We talked yesterday about the fiscal spending spree in Europe.
It's bigger now.
In coordination with the European Commission's 800 billion euro "defense funding" plan, the German government has announced a 500 billion euro plan to contribute to the euro-wide defense funding AND to fund infrastructure.
So, this is a debt deluge in Europe, and it comes only a little more than a decade removed from a sovereign debt crisis in Europe.
As we discussed yesterday, what averted the debt crisis from becoming a cascade of debt defaults and ultimately a collapse of the monetary union (the euro), was intervention by the European Central Bank.
Back in the summer of 2012, Mario Draghi (ECB President) vowed to do "whatever it takes" to save the euro. He threatened to buy unlimited bonds of the weak euro zone countries, to ward of speculators and bring down the unsustainably high government borrowing rates (particularly of Italy and Spain).
Now we have the new leader of the German government invoking the same words when it comes to fiscal spending to defend the continent: "whatever it takes."
Is this reorientation in Europe around "whatever it takes" fiscal policy to 1) catch up in AI, and 2) build independence in defense capabilities, a greenlight to buy all things Europe?
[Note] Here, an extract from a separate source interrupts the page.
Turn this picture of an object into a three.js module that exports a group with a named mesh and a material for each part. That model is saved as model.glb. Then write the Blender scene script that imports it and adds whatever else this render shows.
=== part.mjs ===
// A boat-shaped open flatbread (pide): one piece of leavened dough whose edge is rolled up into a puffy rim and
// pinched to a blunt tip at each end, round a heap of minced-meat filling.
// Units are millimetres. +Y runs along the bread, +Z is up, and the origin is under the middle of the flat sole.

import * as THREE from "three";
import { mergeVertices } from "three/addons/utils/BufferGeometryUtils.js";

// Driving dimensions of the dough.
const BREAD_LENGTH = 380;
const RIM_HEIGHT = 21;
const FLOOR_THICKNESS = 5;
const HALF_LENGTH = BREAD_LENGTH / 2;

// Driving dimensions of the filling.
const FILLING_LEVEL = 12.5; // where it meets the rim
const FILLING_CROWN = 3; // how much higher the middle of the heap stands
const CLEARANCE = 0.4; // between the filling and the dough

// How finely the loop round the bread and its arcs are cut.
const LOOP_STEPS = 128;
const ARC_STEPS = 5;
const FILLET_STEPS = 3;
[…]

Or is it a catalyst for a bond market shock, given the flaws exposed in the monetary union from the global financial crisis?
So far, the signals are mixed.
The euro has rallied. German stocks are hanging around record highs.
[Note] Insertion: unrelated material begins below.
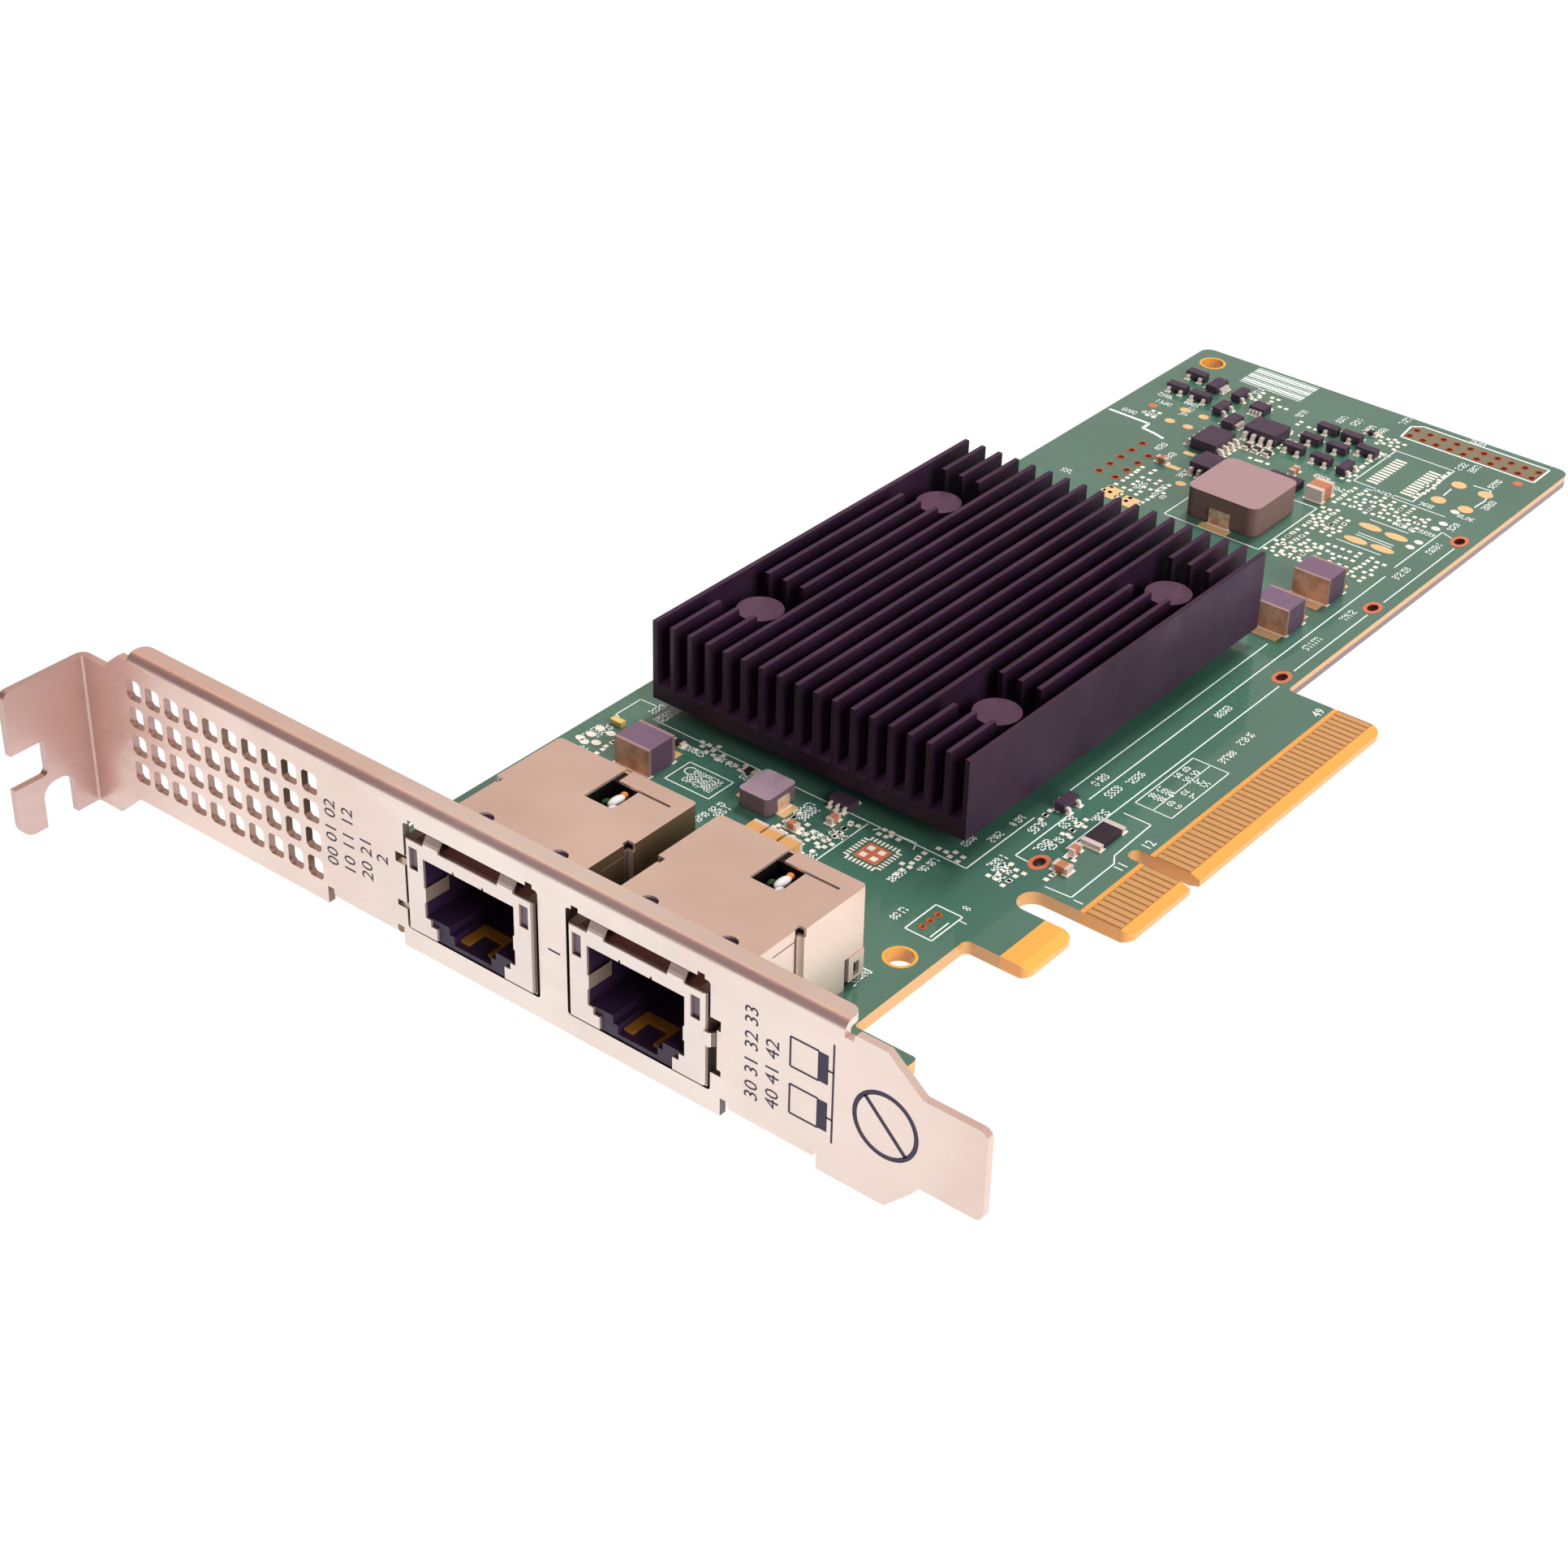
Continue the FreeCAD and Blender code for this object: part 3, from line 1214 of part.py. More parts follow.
def regulator_chips():
    return group([turned(block(0, 0, SO8_LONG, SO8_WIDE, SO8_LOW_Z, SO8_TALL), x, y, degrees)
                  for x, y, degrees in SO8_SPOTS])


def regulator_chip_leads():
    leads = []
    shoulder = (SO8_LOW_Z + SO8_TALL) / 2
    for x, y, degrees in SO8_SPOTS:
        for side in (0, 180):
            for lead in leads_along(4, SO8_LEAD_PITCH, SO8_REACH, SO8_LEAD_WIDE,
                                    SO8_LEAD_THICK, SO8_WIDE, shoulder, side):
                leads.append(turned(lead, x, y, degrees))
    return group(leads)


def logic_chips():
    return group([turned(block(0, 0, long, wide, SMALL_LOW_Z, LOGIC_TALL), x, y, degrees)
                  for x, y, long, wide, degrees in LOGIC_SPOTS])


def logic_chip_leads():
    leads = []
    shoulder = (SMALL_LOW_Z + LOGIC_TALL) / 2
    for count, (x, y, long, wide, degrees) in zip(LOGIC_LEAD_COUNTS, LOGIC_SPOTS):
        pitch = LOGIC_LEAD_PITCH if count == 4 else SOT_PAIR_PITCH / 2
        for side in (0, 180):
            for lead in leads_along(count, pitch, LOGIC_REACH, LOGIC_LEAD_WIDE,
                                    LOGIC_LEAD_THICK, wide, shoulder, side):
                leads.append(turned(lead, x, y, degrees))
    return group(leads)


def transistors():
    return group([turned(block(0, 0, SOT_LONG, SOT_WIDE, SMALL_LOW_Z, SOT_TALL), x, y, degrees)
                  for x, y, degrees in SOT_SPOTS])


def transistor_leads():
    leads = []
    shoulder = (SMALL_LOW_Z + SOT_TALL) / 2
    for x, y, degrees in SOT_SPOTS:
        pair = leads_along(2, SOT_PAIR_PITCH, SOT_REACH, SOT_LEAD_WIDE,
                           SOT_LEAD_THICK, SOT_WIDE, shoulder, 0)
        single = leads_along(1, 0, SOT_REACH, SOT_LEAD_WIDE,
                             SOT_LEAD_THICK, SOT_WIDE, shoulder, 180)
        for lead in pair + single:
            leads.append(turned(lead, x, y, degrees))
    return group(leads)


def power_switch():
    return box(SWITCH_X, SWITCH_Y, (0, SWITCH_TALL))


def status_light():
    x, y = STATUS_LIGHT
    return block(x, y, STATUS_LIGHT_SIZE[0], STATUS_LIGHT_SIZE[1], 0, STATUS_LIGHT_SIZE[2])


# ================================================================ build
save(circuit_board(), "circuit_board")
save(edge_contacts(), "edge_contacts")
save(bracket(), "bracket")
save(bracket_screws(), "bracket_screws")

for port in PORT_XS:
    name = "port_" + str(port) + "_"
    save(port_shield(port), name + "shield")
    save(port_housing(port), name + "housing")
    save(port_lights(port), name + "lights")
    save(port_contacts(port), name + "contacts")
    save(port_insert(port), name + "insert")
    save(port_magnetics(port), name + "magnetics")

save(heatsink(), "heatsink")
save(heatsink_pins(), "heatsink_pins")
save(heatsink_springs(), "heatsink_springs")
save(controller_chip(), "controller_chip")
save(thermal_pad(), "thermal_pad")

save(power_inductor(), "power_inductor")
save(side_terminals(POWER_INDUCTOR_X, POWER_INDUCTOR_Y, POWER_TERMINAL_WIDE,
                    POWER_TERMINAL_TALL, "y"), "power_inductor_terminals")
save(filter_inductor(), "filter_inductor")
save(side_terminals(FILTER_INDUCTOR_X, FILTER_INDUCTOR_Y, FILTER_TERMINAL_WIDE,
                    FILTER_TERMINAL_TALL, "x"), "filter_inductor_terminals")
save(ferrite_blocks(), "ferrite_blocks")
save(ferrite_block_ends(), "ferrite_block_ends")

big_caps = [ended_chip(x, BIG_CAP_Y, BIG_CAP_LONG, BIG_CAP_WIDE, BIG_CAP_TALL, "y", BIG_CAP_END)
            for x in BIG_CAP_XS]
save(group([body for body, ends in big_caps]), "ceramic_capacitors")
save(group([cap for body, ends in big_caps for cap in ends]), "ceramic_capacitor_ends")

sense_body, sense_ends = ended_chip(SENSE_MID[0], SENSE_MID[1], SENSE_LONG, SENSE_WIDE,
                                    SENSE_TALL, "y", SENSE_END)
save(sense_body, "sense_resistor")
save(group(sense_ends), "sense_resistor_ends")

save(regulator_chips(), "regulator_chips")
save(regulator_chip_leads(), "regulator_chip_leads")
save(logic_chips(), "logic_chips")
save(logic_chip_leads(), "logic_chip_leads")
save(transistors(), "transistors")
save(transistor_leads(), "transistor_leads")
save(power_switch(), "power_switch")

capacitor_bodies, capacitor_ends = ended_chips(CHIP_CAP_SPOTS)
save(capacitor_bodies, "chip_capacitors")
save(capacitor_ends, "chip_capacitor_ends")
resistor_bodies, resistor_ends = ended_chips(CHIP_RESISTOR_SPOTS)
save(resistor_bodies, "chip_resistors")
save(resistor_ends, "chip_resistor_ends")
save(status_light(), "status_light")
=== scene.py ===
import math
import random

import bmesh
import bpy
from mathutils import Matrix, Vector


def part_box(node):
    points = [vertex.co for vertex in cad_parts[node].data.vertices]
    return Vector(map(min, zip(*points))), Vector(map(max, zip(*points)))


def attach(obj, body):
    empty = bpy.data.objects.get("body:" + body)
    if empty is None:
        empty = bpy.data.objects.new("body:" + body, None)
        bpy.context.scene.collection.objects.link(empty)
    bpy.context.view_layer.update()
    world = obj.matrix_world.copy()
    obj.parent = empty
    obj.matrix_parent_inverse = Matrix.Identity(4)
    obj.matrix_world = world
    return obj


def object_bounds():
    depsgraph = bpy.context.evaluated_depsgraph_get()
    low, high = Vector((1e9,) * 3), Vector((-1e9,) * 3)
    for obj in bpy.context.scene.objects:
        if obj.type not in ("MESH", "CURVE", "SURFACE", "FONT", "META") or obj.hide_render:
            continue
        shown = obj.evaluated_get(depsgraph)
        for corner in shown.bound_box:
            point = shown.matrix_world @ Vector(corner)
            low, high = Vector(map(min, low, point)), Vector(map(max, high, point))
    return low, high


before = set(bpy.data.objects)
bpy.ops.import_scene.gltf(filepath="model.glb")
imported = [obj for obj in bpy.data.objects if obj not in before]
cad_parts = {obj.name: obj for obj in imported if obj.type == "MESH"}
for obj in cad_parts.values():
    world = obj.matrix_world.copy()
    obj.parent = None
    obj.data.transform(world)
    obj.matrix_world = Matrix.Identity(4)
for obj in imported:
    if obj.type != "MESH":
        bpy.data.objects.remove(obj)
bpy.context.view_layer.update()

MM = 0.001
random.seed(7)


# ------------------------------------------------------------------ colours
def srgb(red, green, blue):
    """Colour written as screen values 0 to 255, turned to linear light."""
    def channel(value):
        value /= 255
        return value / 12.92 if value <= 0.04045 else ((value + 0.055) / 1.055) ** 2.4
    return (channel(red), channel(green), channel(blue), 1.0)


MASK = srgb(61, 99, 83)
MASK_CLOUD = srgb(68, 107, 92)
MASK_LIGHT = srgb(62, 122, 98)
MASK_EDGE = srgb(206, 152, 84)
EDGE_UNDER_SHADE = srgb(104, 74, 78)
HOLE_GOLD = srgb(226, 152, 50)
SLOT_COPPER_SHADE = srgb(92, 26, 18)
LAMINATE = srgb(220, 150, 64)
CONTACT_GAP = srgb(156, 98, 46)
FOOT_GOLD = srgb(238, 160, 66)
CONTACT_GOLD = srgb(240, 190, 128)
PRINT_WHITE = srgb(226, 232, 226)
PAD_TIN = srgb(252, 242, 226)
PAD_GOLD = srgb(236, 196, 140)
COPPER = srgb(206, 116, 84)
RING_GOLD = srgb(236, 178, 76)
WARM_WHITE = srgb(255, 250, 246)
NICKEL = srgb(236, 208, 192)
NICKEL_DARK = srgb(222, 192, 176)
# painted shade on the shells' walls inside the bracket's windows
GAP_SHADE_PAINTED = srgb(58, 34, 36)
BLACK = (0.0, 0.0, 0.0, 1.0)
GREY = (0.5, 0.5, 0.5, 1.0)
WHITE = (1.0, 1.0, 1.0, 1.0)

# ------------------------------------------------------------------ places, in millimetres
BOARD_UNDER_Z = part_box("circuit_board")[0].z / MM
BOARD_LIFT = 0.002                  # marks start this far off the board's face
NEAR_BOARD = 0.12                   # a solid that comes this close stands on the board
SOLDER_SPREAD = 0.36                # added to a foot's length and width
# the holes, slots and ferrite blocks stand where the CAD has them
MOUNT_HOLES = [(-15.60, -30.40), (-65.50, 106.70)]
HOLE_REACH = 1.6                    # half side of the square round a hole's wall
HOLE_RING = (1.51, 1.86)
SLOT_X = -14.45
SLOT_YS = [-7.80, 41.10, 62.20, 84.00]
SLOT_RING = (0.64, 1.10)
SQUARE_CHIP = (-28.7, -18.0)        # middle of the square package that is not fitted
FERRITE_SPOTS = [(-21.40, 51.40), (-21.45, 61.00), (-58.35, -20.40)]
BRACKET_FACE_Y = -58.013
LEAF_TOP_Z = 11.0
# where the painted shade behind the top leaves lies
LEAF_SHADE_Y = -56.85

# areas of the board: low and high x, low and high y
FAR = 1000.0                        # past every edge
TONGUE = (-6.3, FAR, -12.6, 39.6)
CONTACT_ROWS = (-5.7, -1.25, -12.6, 39.6)
FOOT = (-8.06, FAR, -24.0, -15.5)
SLOT_WALLS = (-16.6, -12.7, -12.6, FAR)

# stretches along an axis, for the painted light and shade on faces
SHELL_FRONT = ("Y", -58.3, -55.5)   # shell walls seen through the bracket's windows
BRACKET_SHEET = ("Y", -58.2, -57)
BRACKET_INSIDE = ("Z", -20, 12.6)   # leaves out the bracket's top edge
VENTS = ("X", -100, -58)
WINDOWS = ("X", -54, -8)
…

But the yield on the German 30-year bund had the biggest spike today since 1990. And the spike in the German 10-year yield (the absolute basis point move) is only matched two other times in the past 13 years, one of which was in late 2011 when Greece was teetering on the edge of default.
Keep in mind, Germany is the most rigid fiscal conservative in the euro zone, and the economic engine of Europe.
If relaxing deficit spending constraints for a country with 62% debt-to-GDP and a tiny budget deficit results in a 35-year-event-like bond market penalty, then what does that mean for the French bond market, a fiscally profligate country running a 6% budget deficit with debt well in excess of 100% of GDP?
As you can see in the chart above, the move in the French 10-year yield today was on par with the Silicon Valley bank crisis period, and the days surrounding the European and UK bond market stress in 2022. And it's probably just getting started.
With that, this "whatever it takes" fiscal response in Europe looks less like a greenlight to buy Europe, and more like a European sovereign debt crisis (2.0) risk.